The whole book is riddled with complexities and character flaws and mental ill health to the point where it was really difficult to find any joy and I just longed for the final paragraph and someone to please put me out of my misery. Which perhaps is a little harsh.
Caroline Lee did sterling work narrating this epic and she has a beautiful voice but I can't help but think that someone with an Australian accent was wrongly cast playing the parts of English women during this era.
I sometimes wonder if it's me that can't cope with complexity and after all, one woman's meat is another woman's poison, and trust me, there is an overindulgence of poison, hatred and bitterness in this novel.
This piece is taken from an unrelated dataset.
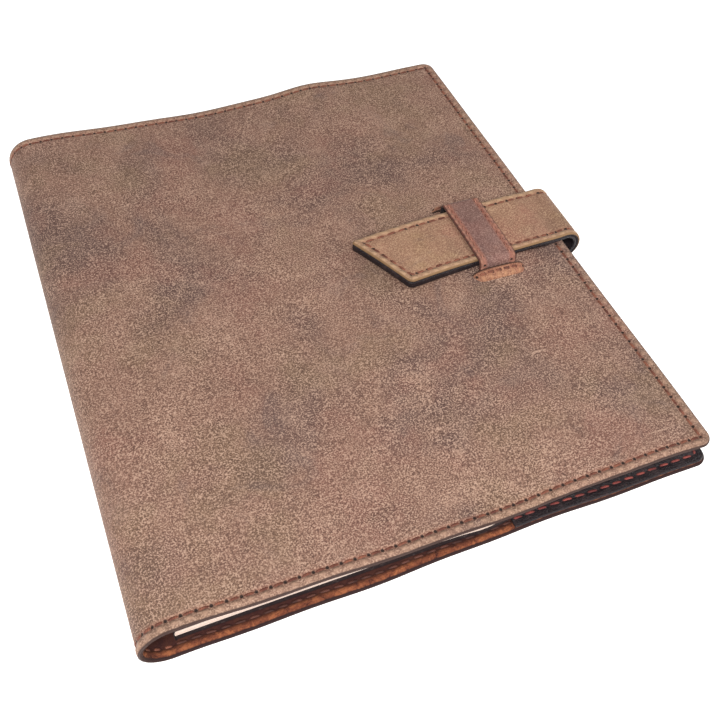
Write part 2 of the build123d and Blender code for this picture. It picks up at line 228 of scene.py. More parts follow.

This is the best by Kate Morton story by far. I love the past and present blend. This book is set in places I know which as made it even more real.
"Absorbing story marred by the narrator's accent."
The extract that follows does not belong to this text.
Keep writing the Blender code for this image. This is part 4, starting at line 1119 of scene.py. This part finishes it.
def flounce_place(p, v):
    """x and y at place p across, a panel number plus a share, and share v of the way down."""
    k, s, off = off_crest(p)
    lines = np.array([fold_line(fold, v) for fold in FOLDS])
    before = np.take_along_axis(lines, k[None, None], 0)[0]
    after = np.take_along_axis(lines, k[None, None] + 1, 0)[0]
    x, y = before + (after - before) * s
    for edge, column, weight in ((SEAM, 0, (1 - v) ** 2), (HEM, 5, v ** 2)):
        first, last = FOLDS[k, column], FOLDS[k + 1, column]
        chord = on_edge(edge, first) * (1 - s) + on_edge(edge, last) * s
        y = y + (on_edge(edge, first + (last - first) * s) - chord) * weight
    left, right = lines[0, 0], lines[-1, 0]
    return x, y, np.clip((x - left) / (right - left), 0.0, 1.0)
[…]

I was gripped from the start. This is an extremely well-crafted story although I was always conscious of it being a story and didn't care quite enough for the characters as if they were real.
This felt like a conscious attempt at channelling the spirit and atmosphere of Charlotte Bronte/Jane Eyre into modern times. (Gothic horror/burning castles/mad people in attics etc). Although the complications of this plot transcended all.
Caroline Lee is a superb, expressive Australian actor. I've loved her in other (Australian) works but for this book she was so wrong wrong wrong! As the author is Australian it appears that they produced this audiobook for that market only. This novel takes place entirely in the south-east of England (London and Kent). This narrator can't do a decent English accent to save her life. However wonderful she is, her Australian accent constantly detracts and distracts.
No, it's way too long and drawn out for that. Best to enjoy in smaller portions.
"Beautiful in many ways"
I loved the book Distant Hours. The narration by Caroline Lee was a joy to listen to and the story line kept my attention from beginning till end. The best book of three by Kate Mortoni have read so far!